Baraniuk’s lab has a comprehensive, but not usefully annotated, selection of articles in this field, which I include more to demonstrate the virtue of a literature review by showing the pathology of its absence, rather than as a useful starting point.

## Classics: Wavelet bases

Very popoular practical intro is Torrence and Comp.

TBD

## Learnable codings

I want to generalise or extend this idea, ideally in some shift-invariant way (see below.)

Oldhausen and Field (OlFi96a) kicked this area off by arguing sparse coding tricks are revealing of what the brain does.

For a walk through of one version of this, see Theano example of dictionary learning by Daniel LaCombe, who bases his version on NCBK11, HyHH09 and HLLB15.

See MBPS09 for some a summary of methods to 2009 in basis learning.

Question: how do you do this in a big data / offline setting?

Analytical sparsifying transforms such as Wavelets and DCT have been widely used in compression standards. Recently, the data-driven learning of sparse models such as the synthesis dictionary model have become popular especially in applications such as denoising, inpainting, compressed sensing, etc. Our group’s research at the University of Illinois focuses on the data-driven adaptation of the alternative sparsifying transform model, which offers numerous advantages over the synthesis dictionary model.

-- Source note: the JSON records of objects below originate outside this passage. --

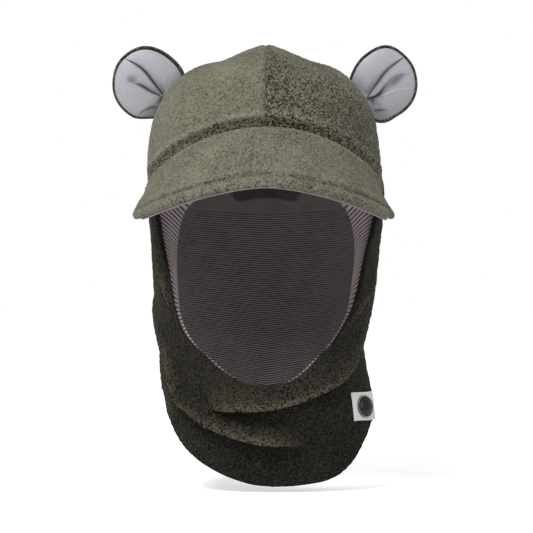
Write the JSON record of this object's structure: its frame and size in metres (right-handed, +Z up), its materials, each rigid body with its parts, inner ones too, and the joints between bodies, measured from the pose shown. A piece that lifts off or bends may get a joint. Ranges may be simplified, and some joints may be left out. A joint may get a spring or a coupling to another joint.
{
  "type": "balaclava",
  "caption": "Child's fleece balaclava with a stiffened peak, two padded ears that fold, a rib-knit lining and an oval face opening edged with elastic.",
  "frame": {"origin": "the point where the top of the wearer's head bears on the lining, on the middle plane", "axes": "+Z up, the face looks along -Y, +X is the wearer's left side"},
  "size_m": [0.22, 0.2296, 0.3093],
  "materials": {
    "crown_fleece": "brushed polyester fleece, grey-olive, napped",
    "hood_fleece": "brushed polyester fleece, dark brown-olive, napped",
    "rib_knit": "fine rib knit, mauve grey, matt",
    "brim_lining": "smooth jersey, mauve grey",
    "ear_satin": "smooth close weave with a soft sheen, cool grey",
    "wadding": "white polyester wadding",
    "stiffener": "plain plastic sheet",
    "elastic": "woven elastic tape",
    "label_cloth": "woven satin tape, off-white, with nothing printed on it",
    "badge": "glossy black dome with a plain rim"
  },
  "bodies": {
    "hood": {"crown_left": "crown_fleece", "crown_right": "crown_fleece", "hood_front": "hood_fleece", "hood_back": "hood_fleece", "lining_crown_left": "rib_knit", "lining_crown_right": "rib_knit", "lining_front": "rib_knit", "lining_back": "rib_knit", "face_cuff": "rib_knit", "face_elastic": "elastic", "side_label": "label_cloth", "label_badge": "badge", "care_label": "label_cloth"},
    "brim": {"brim_upper": "crown_fleece", "brim_stiffener": "stiffener", "brim_lower": "brim_lining"},
    "ear_left": {"ear_left_front": "ear_satin", "ear_left_wadding": "wadding", "ear_left_back": "crown_fleece"},
    "ear_right": {"ear_right_front": "ear_satin", "ear_right_wadding": "wadding", "ear_right_back": "crown_fleece"}
  },
  "joints": [
    {"name": "brim_tilt", "type": "hinge", "parent": "hood", "child": "brim", "pos_m": [0, -0.075, -0.065], "axis": [-1, 0, 0], "range_deg": [-3, 15], "stiffness_Nm_per_rad": 0.5},
    {"name": "ear_left_fold", "type": "hinge", "parent": "hood", "child": "ear_left", "pos_m": [0.07078, 0.00933, -0.02842], "axis": [0.6293, 0, -0.7771], "range_deg": [-45, 45], "stiffness_Nm_per_rad": 0.02},
    {"name": "ear_right_fold", "type": "hinge", "parent": "hood", "child": "ear_right", "pos_m": [-0.07078, 0.00933, -0.02842], "axis": [0.6293, 0, 0.7771], "range_deg": [-45, 45], "stiffness_Nm_per_rad": 0.02}
  ]
}
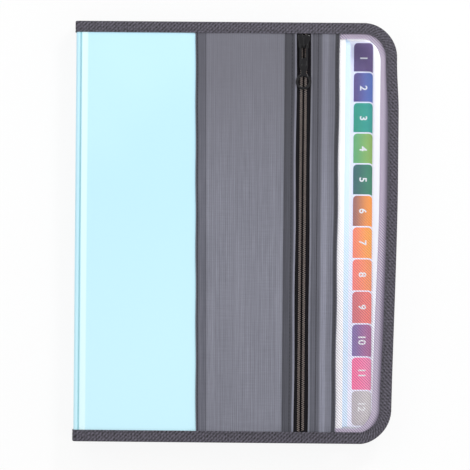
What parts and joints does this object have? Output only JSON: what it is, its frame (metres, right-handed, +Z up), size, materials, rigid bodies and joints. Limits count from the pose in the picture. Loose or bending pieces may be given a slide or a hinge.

We have proposed several methods for batch learning of square or overcomplete sparsifying transforms from data. We have also investigated specific structures for these transforms such as double sparsity, union-of-transforms, and filter bank structures, which enable their efficient learning or usage. Apart from batch transform learning, our group has investigated methods for online learning of sparsifying transforms, which are particularly useful for big data or real-time applications.

Huh.

### Shift-invariant codings

I would like to find a general way of doing this in a phase/shift-robust fashion, although doing this naively can be computationally expensive outside of certain convenient bases.

(Sorry, that’s not very clear; I need to return to this section to polish it up.)

It can be better if you know you have have constraints, say, a convex combination (e.g. mixtures) or positive definite bases. (e.g. in kernel methods)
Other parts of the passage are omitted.